--- AIM ---
Take every line where the string "names" appears and copy it.

--- DATA ---
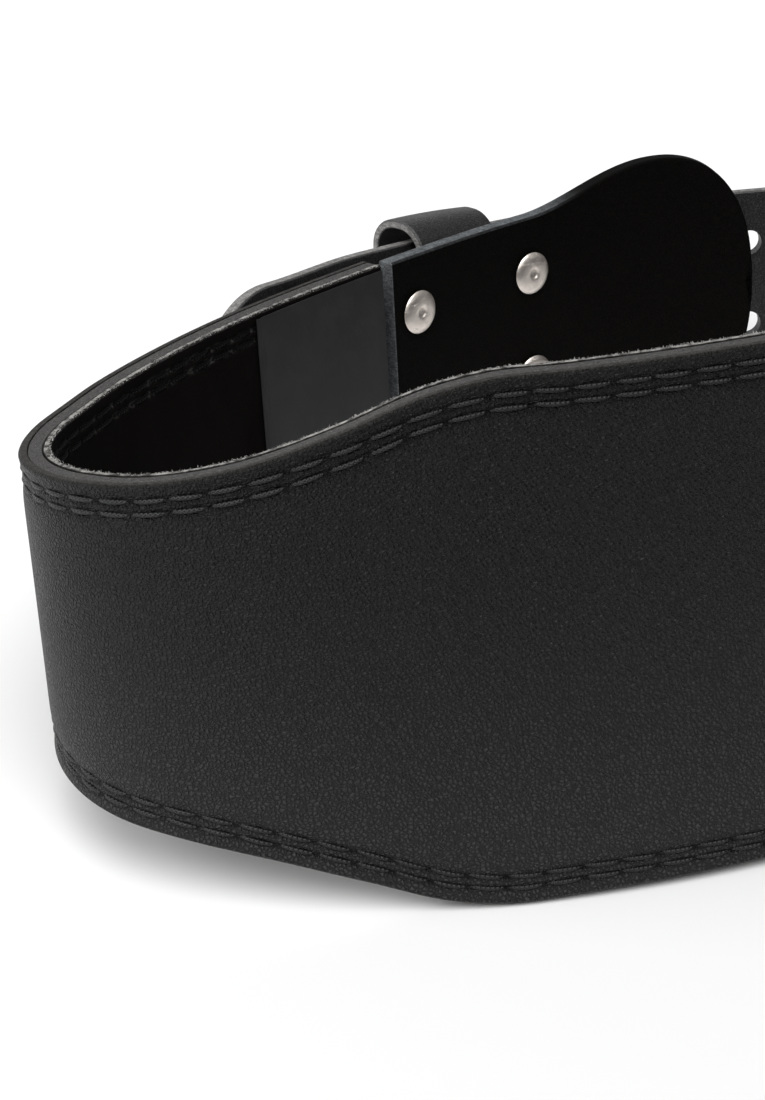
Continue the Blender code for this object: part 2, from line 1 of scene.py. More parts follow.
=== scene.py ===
"""Looks of the padded leather weightlifting belt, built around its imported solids.

Stations run along the outer face of the padded body, from the middle of the back towards the end with the
buckle. A distance is measured outwards from that face, and a height from the middle of the belt's width.
"""

import math

import bpy
import numpy as np
from mathutils import Matrix


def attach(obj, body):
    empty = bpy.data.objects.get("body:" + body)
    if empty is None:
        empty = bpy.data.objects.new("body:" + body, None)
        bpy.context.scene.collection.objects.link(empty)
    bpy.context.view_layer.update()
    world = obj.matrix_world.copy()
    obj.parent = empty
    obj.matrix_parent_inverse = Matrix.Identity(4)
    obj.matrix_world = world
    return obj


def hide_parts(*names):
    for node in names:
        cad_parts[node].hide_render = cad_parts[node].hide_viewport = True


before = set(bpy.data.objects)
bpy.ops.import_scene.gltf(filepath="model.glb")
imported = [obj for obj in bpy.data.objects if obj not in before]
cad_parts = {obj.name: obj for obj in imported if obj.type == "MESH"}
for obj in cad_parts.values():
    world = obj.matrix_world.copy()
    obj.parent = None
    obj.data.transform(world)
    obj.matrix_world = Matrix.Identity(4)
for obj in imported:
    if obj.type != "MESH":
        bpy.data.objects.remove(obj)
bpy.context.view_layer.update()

# Sizes shared with the solids, in metres
LOOP_LENGTH = 0.7685
PLAN_START = 0.116843
LUMBAR_WIDTH = 0.100
LUMBAR_LENGTH = 0.183
TAPER_LENGTH = 0.130
STRAP_WIDTH = 0.055
OUTER_THICK = 0.0017
CORE_THICK = 0.0023
LINING_THICK = 0.0015
PLY_GAP = 0.00025
BODY_THICK = OUTER_THICK + CORE_THICK + LINING_THICK + 2 * PLY_GAP
END_A = 0.3230
END_B = 0.4455
FLAP_START = 0.3280
FLAP_END = 0.4375
FLAP_THICK = 0.0042
FLAP_WIDTH = 0.0525
FLAP_FLARE = 0.0071
RIVETS_FIRST = 0.3360
RIVETS_SECOND = 0.3730
RIVETS_BILLET = (0.4590, 0.47925)
RIVET_ROWS = 0.0256
RIVET_HEAD = 0.0100
BAR_STATION = 0.3975
ROLLER_STATION = 0.4255
KEEPER_MIDDLE = 0.3548
KEEPER_LENGTH = 0.024
KEEPER_HEIGHT = 0.0580
KEEPER_DROP = 0.0026
KEEPER_DEPTH = 0.0167
KEEPER_CORNER = 0.0075
KEEPER_THICK = 0.0020
CHAPE_END = 0.2985
CHAPE_THICK = 0.0020
CHAPE_WIDTH = 0.040
CHAPE_RAISED = 0.0026
BILLET_END = 0.2715
BILLET_ROOT = 0.4905
BILLET_THICK = 0.0030
BILLET_WIDTH = 0.047
BILLET_TIP = 0.026
BILLET_RISE = 0.0069
HOLE_WIDTH = 0.0062
HOLE_PITCH = 0.032
HOLE_ROWS = 0.021
LABEL_LENGTH = 0.041
RIBBON_THICK = 0.00022
RIBBON_STAND = 0.00045
BUCKLE_WIRE = 0.0040
BUCKLE_INSIDE = 0.051
BUCKLE_CORNER = 0.0065
ROLLER_WIDTH = 0.0070
PRONG_WIRE = 0.0026
RIVET_HEAD_HEIGHT = 0.0010
FIT_GAP = 0.0003
ROLLER_DISTANCE = 2 * FIT_GAP + BILLET_THICK + ROLLER_WIDTH / 2
FOLD_RADIUS = BUCKLE_WIRE / 2 + FIT_GAP + CHAPE_THICK / 2
EYE_RADIUS = BUCKLE_WIRE / 2 + FIT_GAP + PRONG_WIRE / 2
BAR_DISTANCE = FIT_GAP + PRONG_WIRE / 2 + EYE_RADIUS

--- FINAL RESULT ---
def hide_parts(*names):
    for node in names:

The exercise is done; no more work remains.